Stewart's denial of guilt cited as crime

 •  Martha fans keep faith in business

By Erin McClam
Associated Press

NEW YORK — Prosecutors tucked a highly unusual twist into their indictment of Martha Stewart — a charge that she committed a crime simply by declaring her own innocence.

Prosecutors say the domestic guru committed securities fraud — that is, she deliberately tried to inflate the stock of her own company — when she stood up in public last summer and denied engaging in insider trading.

"There's kind of a natural tendency when you're confronted with something to deny it," said Richard A. Serafini, a former economic crimes prosecutor in New York. "Now they're charging it as market manipulation."

Legal experts said the charge is a high-risk move designed to convince a jury that Stewart hurt thousands of ordinary stockholders in Martha Stewart Living Omnimedia.

Stewart was indicted Wednesday on five federal counts — including obstruction of justice, conspiracy and lying to investigators — tied to her December 2001 sale of nearly 4,000 shares of ImClone Systems stock. She pleaded not guilty to all charges, but could go to prison for several years if convicted.

Her former stockbroker, Peter Bacanovic, also was indicted and pleaded innocent.

Stewart dumped her ImClone stock one day before the government issued discouraging news about an ImClone cancer drug.
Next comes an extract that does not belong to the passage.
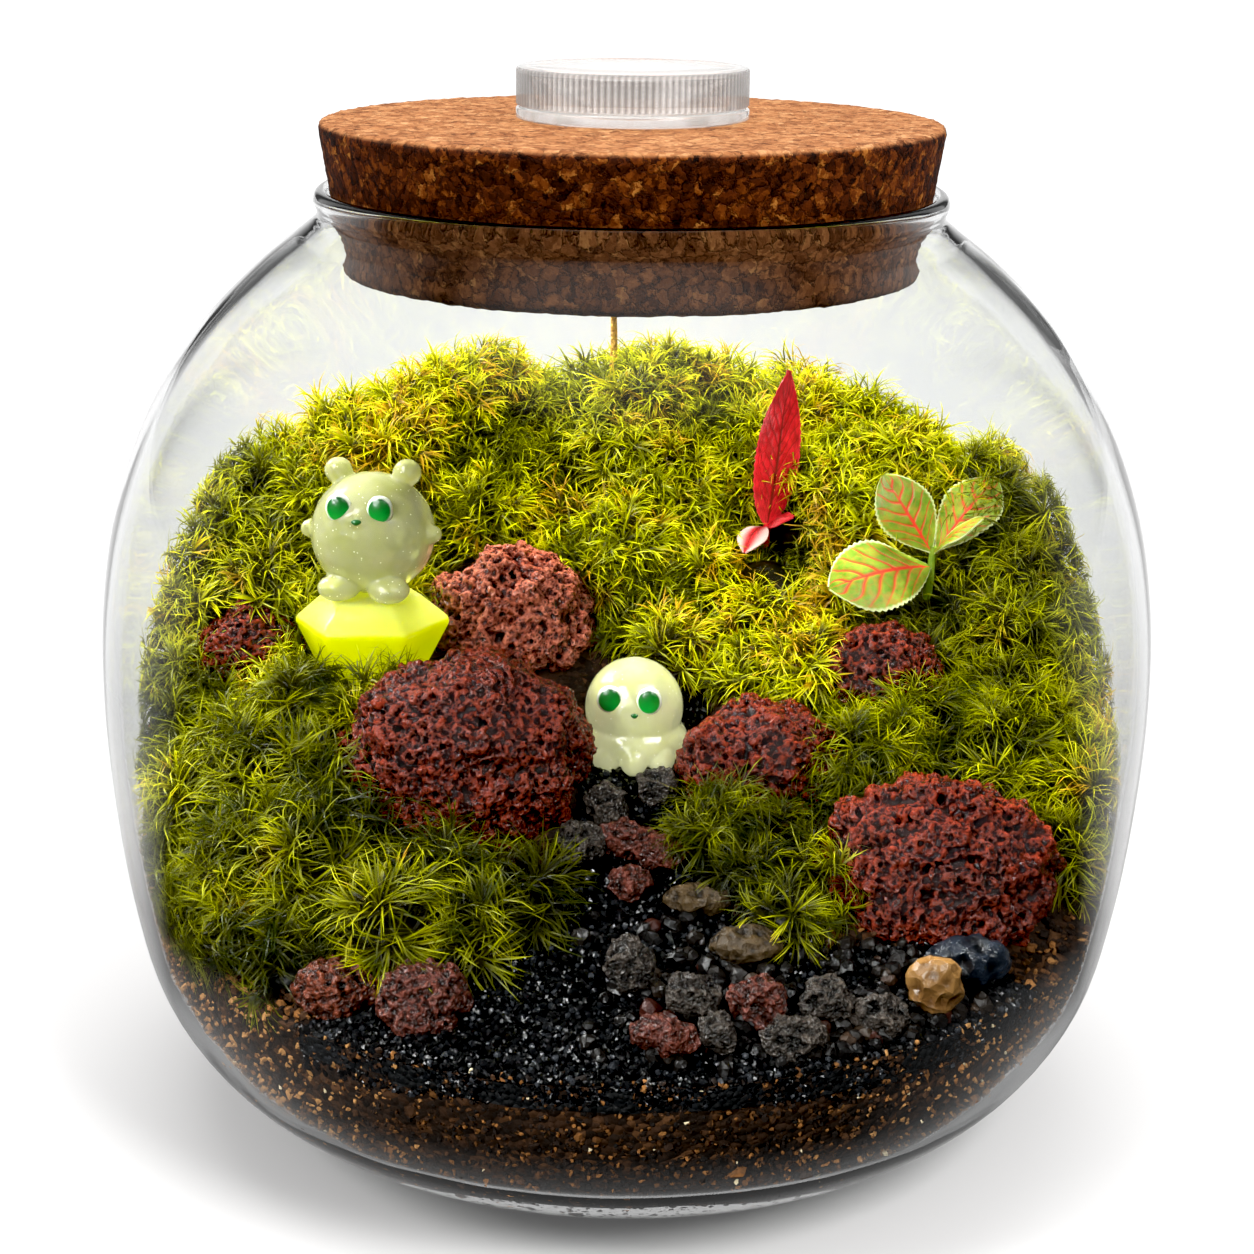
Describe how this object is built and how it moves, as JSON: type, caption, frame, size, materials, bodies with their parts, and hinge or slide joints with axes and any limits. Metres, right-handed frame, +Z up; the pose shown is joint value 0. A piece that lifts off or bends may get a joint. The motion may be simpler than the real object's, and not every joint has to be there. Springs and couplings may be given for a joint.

The government says Stewart had inside knowledge that the stock was about to plummet.

But it was the charge of securities fraud that surprised legal observers. The charge cited a speech Stewart gave at an investors conference in New York last June 19, a week after ImClone founder Samuel Waksal, a longtime friend, was arrested on fraud charges.

In the speech, Stewart maintained that her sale of ImClone shares was perfectly legal and said she was cooperating "fully and to the best of my ability with investigators."

Prosecutors say those were lies designed to pump up the stock price of her company. Martha Stewart Living Omnimedia rose more than $2, or about 14 percent, to $16.45 after her speech. The stock now trades at about $10.